Изменить размер шрифта - +
Следовательно, отнюдь не приходится горько жалеть о том, что нельзя хоть одним глазком посмотреть, что будет с наукой через триста лет, как того желалось чеховскому профессору Николаю Степановичу, потому что с наукой всё будет хорошо, а с человеком плохо или, по крайней мере, так себе, ни шатко ни валко, как было и сто, и тысячу лет назад. Так что, выходит, не о чем горевать.

С другой стороны, эта обескураживающая константа кого хочешь выведет из себя. То есть любому мыслящему и просто здравомыслящему человеку мучительно трудно смириться с тем, что вещи из века в век становятся совершенней (хотя что может быть изящнее венской коляски), а история человечества в лучшем случае представляет собой процесс развития одного-единственного человеческого качества — стыдливости: триста лет тому назад не стеснялись прилюдно жечь ослушников на кострах и жгли, а теперь стесняются и не жгут. Они, может быть, охотно сожгли бы кого-нибудь и теперь, но как-то это прозвучало бы совсем уж несообразно после Пушкина и его многочисленных преемников по линии «трудов и чистых нег». Чего мы точно недооцениваем, так это влияния художественной культуры на психику обывателя, который в принципе может всё.

Не исключено, что процесс развития стыдливости на некоторых уровнях может идти и в обратном направлении, так, в наше время свободно показывают по телевизору любовные отправления человека, да еще в самые оживленные часы, а в годы моего отрочества мы постоянно стеснялись наблюдать, как вообще кто-то чем-нибудь занимается: как пишут письма, пьют чай и починяют бытовую технику, которая в России ломается как нигде. Мы стеснялись своей недалекости, сгоряча оброненного слова, идиотских поступков, невежества, кучек экскрементов в людных местах, бедняцкой одежды, даже невзрачного вида наших незатейливых городов.

Что до меня, то я больше всего стеснялся своей чрезвычайной похотливости, которая обуяла меня в раннем отрочестве, лет, наверное, в десять. Правда, у меня дело не заходило так далеко, как, например, у моего одноклассника Кольки Малюгина, который мастурбировал прямо во время уроков, сидя за одной партой с толстухой Соней Воронковой, и тем не менее стоило мне невзначай углядеть полоску тела между трусиками и чулком, что иногда случалось, когда мы с девчонками резвились на переменах, как сразу кровь ударяла в голову и находил полуобморок от чувства, которое очень трудно синтезировать, —  что-то вроде смеси ярости, гриппозности и тоски.
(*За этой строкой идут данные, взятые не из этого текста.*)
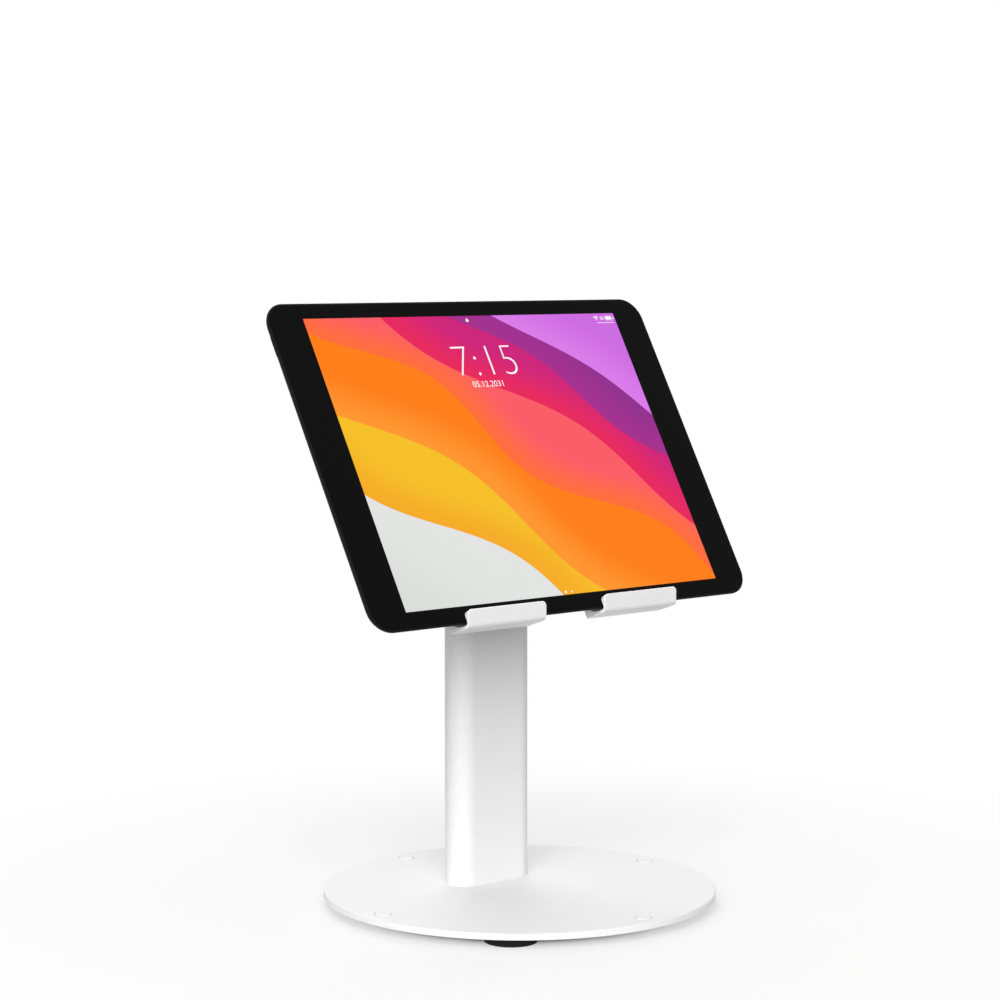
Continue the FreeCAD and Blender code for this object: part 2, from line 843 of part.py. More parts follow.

Не знаю, как теперешние, а наши девочки были целомудрены, то есть они допускали кое-какие ручные вольности, но настоящее соитие было исключено, и я готов был удовлетворить свою похоть хоть с гладильной доской, если бы у нее нашелся соответствующий аппарат.

Поэтому мое теперешнее ощущение отрочества — это прежде всего ощущение нечистоты, постоянного присутствия задней мысли, как бы липкой на ощупь, которая охватывает тебя всего и не отпускает, чем бы ты при этом ни занимался, хоть ты решай задачки на встречное движение, хоть сочиняй стихи.

Следовательно, нет в человеческой жизни поры гаже и тяжелей, чем отрочество, даром что оно отнимает у нас ничтожно малый отрезок жизни, лет пять-семь, в зависимости от наследственности, характера и судьбы. У меня, во всяком случае, было так.

В сущности, отрочество — это изгнание из рая в протяженности, однако же с правом на помилование и протекающее как хроническая болезнь. Видимо, человеку необходимо преодолеть этот период времени, пройти через этот остракизм и разные мучительные испытания, через этот опыт свободы, чтобы в конце концов выработался человек положительно и вполне. Отсюда, в частности, вытекает, что свобода — это не право выбора между добром и злом, но возможность принять сторону добра вопреки всем выгодам и удобствам зла. Поелику человек есть не что иное, как чудотворный урод, который не понимает пользы от обмана и грабежа. Все прочее вполне вписывается в природу, то есть в упорядоченную уголовщину как положение, общее и для крокодила, и для наемного убийцы, и для сороки-воровки, и для деятеля демократического крыла.